Nobody was foolin’ around, and we live with the results to this day.

Not exactly news. But what if you could get a look through fresh eyes, so to speak? Well, here are some views from Luke Schmidt of L.B. Schmidt & Associates, a consultant first mentioned a week ago in this space as having visited Carson City to study the historic change.

Schmidt likes consolidation generally and Carson City’s in particular. However, he still studies carefully each place where he checks it for unconsolidated government units considering the change. He scours history and the results objectively for pluses and minuses, checking currently for clients in his home state of Kentucky.

One thing that stuck out for him after his trip was his time with former Mayor Jim Robertson, elected to lead the city in 1963. Schmidt said Robertson, as well as others, told him the outcome of consolidation was everything they’d expected. Schmidt also asked Robertson if there was anything that could or should have been done differently.

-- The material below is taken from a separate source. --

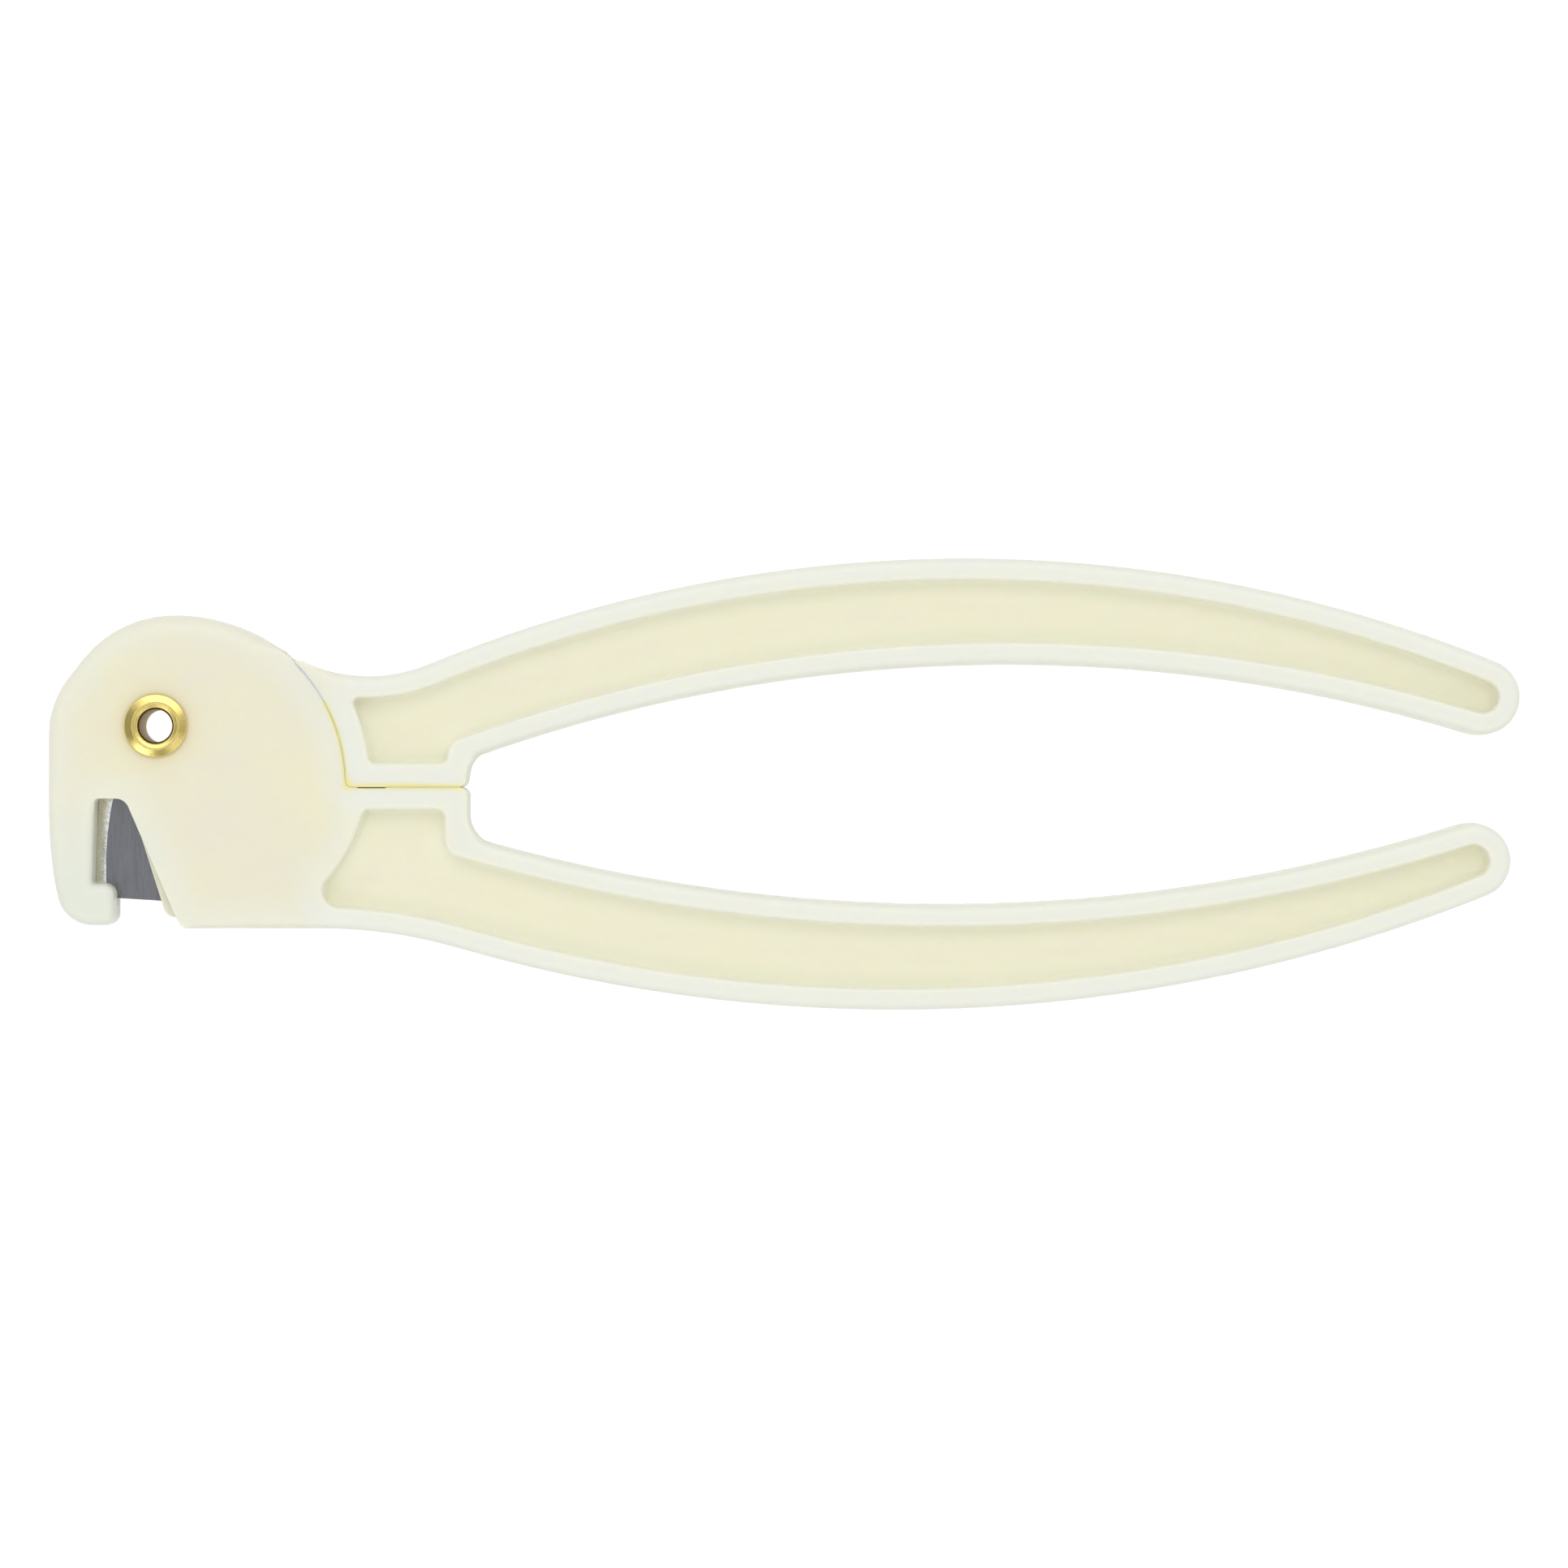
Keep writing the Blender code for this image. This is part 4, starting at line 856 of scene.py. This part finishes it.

“‘At the time,’ Schmidt quoted Robertson as saying, ‘we thought it was the right way to go, and that’s the way I would look at it now.’”

Another thing that stood out for Schmidt was the number of members on the governing board in Carson City. He referred to the five-member Board of Supervisors as a council.

“It’s a relatively small council, in comparison to some others,” he said, giving as an example Athens in Georgia. He said Athens has more than 10 seats on its consolidated governing board. But, he added, Athens has a population of 115,000, and the board doesn’t oversee the considerable open-space area that Carson City’s does.

“You could probably argue that a couple of bears don’t need a council member,” joked the consultant from suburban Louisville.

By the way, though the merger plan in the 1960s garnered widespread support — it was initially approved statewide with a vote of 73,913 to 42,541 on Nov. 5, 1968 — there was opposition.

Former Carson City Mayor Al Autrand, who served in 1961-63, was reported by the Nevada Appeal in the 1960s to have attacked the plan and the many public officials supporting it for “trying to push this thing down people’s throats.”

Because they succeeded, you can watch the five-member governing board in action Thursday beginning at 8:30 a.m. in the Sierra Room at the city’s Community Center. Among items up for discussion is a proposal to begin a waste, fraud and abuse government whistle-blower hotline program.